Shanks’ birthday present from the team was a 2-1 win. After the match the coach booked to take the Liverpool party from Carrow Road to the railway station failed to arrive and the Norwich goalkeeper agreed to use his car to ferry Shankly and as many of Reds players as could squeeze in to the station while the rest of the party had to follow behind on foot. Imagine that now!
Shankly knew he’d struck gold with the signings of Scots Ian St. John and Ron Yeats. Both made their club debuts at Bristol City on the opening day of the season. Shanks had had his eye on the pair for a while, describing the Saint as “a player who could create openings, score goals and, at the same time, lead the line”. Of Big Ron he said: “I saw Yeats as the man to weld our defence together in the way St. John could the forwards”. Someone to weld our defence together? Nothing changes.

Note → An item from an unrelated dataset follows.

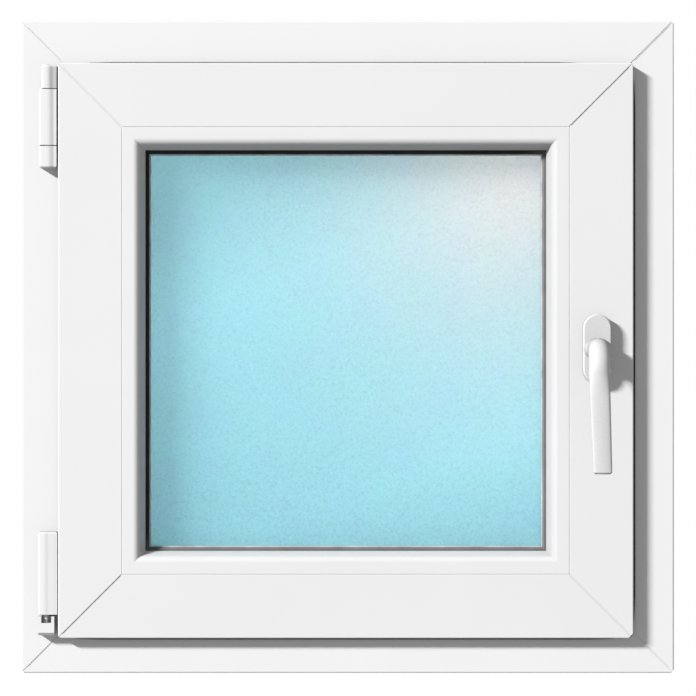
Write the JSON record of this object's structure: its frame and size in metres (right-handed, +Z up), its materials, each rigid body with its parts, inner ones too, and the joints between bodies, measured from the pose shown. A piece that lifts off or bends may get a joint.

In our first season back in the top flight under Shankly there was even en echo of the unpredictability that has afflicted us this season, best encapsulated by the two games against Spurs, who we beat 5-2 at Anfield before losing 7-2 at White Hart Lane just three days later. We finished 8th, still our joint-lowest finishing position in the 50 consecutive seasons in the top division since our promotion, equalled in 1993/4 under Souness and 2011/12 under Dalglish.
Is the book a must read for Liverpool fans? Well yes, obviously. Not least because it was written before the glory days returned to Anfield, on the eve of the dynasty being established, so it’s not a book of self-aggrandisement. Shankly may or may not have foreseen quite how far or for how long this train would ride – though his public statements suggested it was never in doubt – but witnessing the thought processes that informed it is as fascinating as anything could ever be for a Liverpool supporter or a football historian.